I argue, however, that this is too quick: it is true that if you didn’t exist, there would be no potentiality for you to be president, but it doesn’t follow from this that it is not necessarily possible that you were president. If we are resolute in our rejection of possible worlds, and given certain further assumptions about existence and the beginning of the universe, the down-to-earth approach and the 5 Axiom can coexist. The further assumptions I have in mind are the following:
· Whatever existed at the first moment of the universe exists necessarily and has all of its potentialities necessarily.
· All potentialities are derivative of the potentialities of this first thing that exists necessarily.
These assumptions are quite plausible given certain considerations from the science of cosmology, as well as the sensible starting position that modality concerns physical things in the actual world, rather than abstract objects or other possible worlds.
From these assumptions it follows that nothing has a potentiality for it to be the case that nothing ever had a potentiality for you to be president.

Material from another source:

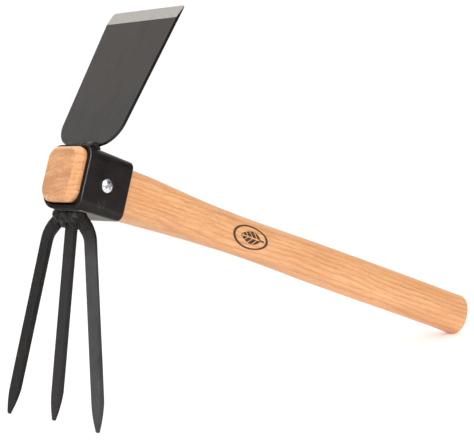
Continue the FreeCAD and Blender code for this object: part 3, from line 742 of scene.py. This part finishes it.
def fork_weld(material):
    """Metal round the joint of the bars and the collar, and in the crotches between the bars."""
    drops = runs_of_drops(FORK_SEED, FORK_BEADS)
    low_x, low_radius = CROTCH_LOW
    high_x, high_share, high_z, high_radius = CROTCH_HIGH
    for y, z in CROTCHES_MM:
        drops.append((low_x, y, z, low_radius))
        drops.append((high_x, y * high_share, high_z, high_radius))
    weld_metal("fork_weld", FORK_PLACE, drops, TINES, FORK_CUT_MM, FORK_FADE_MM,
               ("fork_weld_front", "fork_weld_rear", "tine_web_weld_left", "tine_web_weld_right"),
               material)


def blade_weld(material):
    """Beads along the front and the back of the blade's root."""
    weld_metal("blade_weld", BLADE_PLACE, runs_of_drops(BLADE_SEED, BLADE_BEADS), ("hoe_blade",),
               BLADE_CUT_MM, BLADE_FADE_MM, ("blade_weld_front", "blade_weld_rear"), material)


# Dress the frame --------------------------------------------------------------------------

WELD_BLACK = (0.0046, 0.0028, 0.0020)
WELD_ROUGHNESS = 0.30
WELD_GLOSS = 0.20
# Painted highlights: on the near end of the fork's bead, and along the blade's.
WELD_HIGHLIGHTS = ((-9.5, -9.6, -21.2, 3.6), (-16.5, 4.0, 20.8, 5.0), (-14.5, -9.5, 20.8, 4.5))
TINE_ROUGHNESS = 0.40
# Each bar's paint, greyer from left to right, and its gloss.
TINES = {
    "left_tine": ((0.0030, 0.0020, 0.0016), 0.24),
    "center_tine": ((0.0095, 0.0078, 0.0078), 0.32),
    "right_tine": ((0.0360, 0.0335, 0.0350), 0.34),
}
weld_paint = black_paint("weld_paint", WELD_BLACK, WELD_ROUGHNESS, WELD_GLOSS, highlights=WELD_HIGHLIGHTS)

paint_node("handle", ash_wood())
paint_node("eye_collar", collar_paint())
paint_node("hoe_blade", blade_metal())
for tine, (base, gloss) in TINES.items():
    paint_node(tine, black_paint(tine + "_paint", base, TINE_ROUGHNESS, gloss, WELD_BLACK))
paint_node("retaining_screw", zinc_plate())
fork_weld(weld_paint)
blade_weld(weld_paint)


# Studio -----------------------------------------------------------------------------------

FLOOR_RADIUS = 0.9
FLOOR_GREY = ((0.90, 0.90, 0.90), (0.92, 0.92, 0.92))
FLOOR_CLOUD = 0.003
FLOOR_ROUGHNESS = 0.9
FLOOR_GLOW = 0.22
BACKDROP_STRENGTH = 1.05
# The side that a black card shades: from and to cosines of the angle to it, and the light at each.
SHADE_FROM = Vector((0.70, -0.71, -0.05)).normalized()
ROOM_LIGHT = (0.15, 0.85, 1.10, 0.12)
# From and to heights of the direction, and the share of light at each.
ROOM_HORIZON = (0.0, 0.55, 0.70, 1.06)

# Camera: a long lens a little above the grip, looking at the head from its near front corner.
CAMERA_DISTANCE = 0.8874
CAMERA_AZIMUTH = math.radians(-44.53)
CAMERA_ELEVATION = math.radians(4.21)
CAMERA_ROLL = math.radians(2.05)
CAMERA_LENS_MM = 103.8
AIM = Vector((-0.0407, 0.0002, 0.1052))
LAMP_OFFSET = Vector((-0.25, -1.3, 0.8))
LAMP_SIZE = 1.2
LAMP_POWER = 12.0


def add_floor():
    """Round pale floor that glows a little, so that it meets the white surroundings unseen."""
    g = Graph("studio_floor")
    tint = g.noise(g.place((0.0, 0.0, 0.0)), FLOOR_CLOUD)
    material = g.finish(Base_Color=g.mix(tint, *FLOOR_GREY), Roughness=FLOOR_ROUGHNESS,
                        Emission_Color=(*WHITE, 1.0), Emission_Strength=FLOOR_GLOW)
    disc = bmesh.new()
    bmesh.ops.create_circle(disc, cap_ends=True, segments=128, radius=FLOOR_RADIUS)
    mesh = bpy.data.meshes.new("studio_floor")
    disc.to_mesh(mesh)
    disc.free()
    mesh.materials.append(material)
    floor = bpy.data.objects.new("studio_floor", mesh)
    bpy.context.scene.collection.objects.link(floor)


def add_softbox():
    """Square lamp that faces the middle of the tool."""
    lamp = bpy.data.lights.new("key", "AREA")
    lamp.shape = "SQUARE"
    lamp.size = LAMP_SIZE
    lamp.energy = LAMP_POWER
    lamp_object = bpy.data.objects.new("key", lamp)
    lamp_object.location = AIM + LAMP_OFFSET
    lamp_object.rotation_euler = (-LAMP_OFFSET).to_track_quat("-Z", "Y").to_euler()
    bpy.context.scene.collection.objects.link(lamp_object)


def add_world():
    """White room, darker towards one side and the horizon; the backdrop itself stays white."""
    world = bpy.data.worlds.new("studio")
    world.use_nodes = True
    nodes = world.node_tree.nodes
    link = world.node_tree.links.new

    def mapped(value, settings, interpolation):
        """Map a direction's measure by (from low, from high, to low, to high)."""
        node = nodes.new("ShaderNodeMapRange")
        node.interpolation_type = interpolation
        for index, setting in enumerate(settings):
            node.inputs[index + 1].default_value = setting
        link(value, node.inputs[0])
        return node.outputs[0]

    direction = nodes.new("ShaderNodeTexCoord").outputs["Generated"]
    toward = nodes.new("ShaderNodeVectorMath")
    toward.operation = "DOT_PRODUCT"
    toward.inputs[1].default_value = SHADE_FROM
    link(direction, toward.inputs[0])
    height = nodes.new("ShaderNodeSeparateXYZ")
    link(direction, height.inputs[0])
    strength = nodes.new("ShaderNodeMath")
    strength.operation = "MULTIPLY"
    link(mapped(toward.outputs["Value"], ROOM_LIGHT, "SMOOTHSTEP"), strength.inputs[0])
    link(mapped(height.outputs["Z"], ROOM_HORIZON, "LINEAR"), strength.inputs[1])

    room = nodes["Background"]
    room.inputs["Color"].default_value = (*WHITE, 1.0)
    link(strength.outputs[0], room.inputs["Strength"])
    backdrop = nodes.new("ShaderNodeBackground")
    backdrop.inputs["Color"].default_value = (*WHITE, 1.0)
    backdrop.inputs["Strength"].default_value = BACKDROP_STRENGTH
    choice = nodes.new("ShaderNodeMixShader")
    link(nodes.new("ShaderNodeLightPath").outputs["Is Camera Ray"], choice.inputs[0])
    link(room.outputs[0], choice.inputs[1])
    link(backdrop.outputs[0], choice.inputs[2])
    link(choice.outputs[0], nodes["World Output"].inputs["Surface"])
    bpy.context.scene.world = world


def add_camera():
    level = math.cos(CAMERA_ELEVATION)
    back = Vector((math.sin(CAMERA_AZIMUTH) * level, -math.cos(CAMERA_AZIMUTH) * level,
                   math.sin(CAMERA_ELEVATION)))
    data = bpy.data.cameras.new("camera")
    data.lens = CAMERA_LENS_MM
    data.clip_end = 100.0
    camera = bpy.data.objects.new("camera", data)
    camera.location = AIM + back * CAMERA_DISTANCE
    look = (-back).to_track_quat("-Z", "Y").to_matrix()
    camera.rotation_euler = (look @ Matrix.Rotation(-CAMERA_ROLL, 3, "Z")).to_euler()
    bpy.context.scene.collection.objects.link(camera)
    bpy.context.scene.camera = camera


add_floor()
add_world()
add_softbox()
add_camera()
bpy.context.scene.view_settings.view_transform = "Standard"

In other words, whatever the case may have been, there would always have been a potentiality for you to be president—there couldn’t have failed to be a potentiality for you to be president—et voilà, it turns out that it is necessarily possible that you were president!
From considerations of how things might have been, in the widest sense, and of how best to reason about how things might have been, we are led to the conclusion that whatever existed at the first moment of the universe exists necessarily and that the potentialities of all other things are derivative of this first, necessarily existing thing. And so although it is possible that you are not a US citizen, and it is possible that you were never been born, it is necessarily possible that you became the president. I leave it to others to argue about the significance of this conclusion!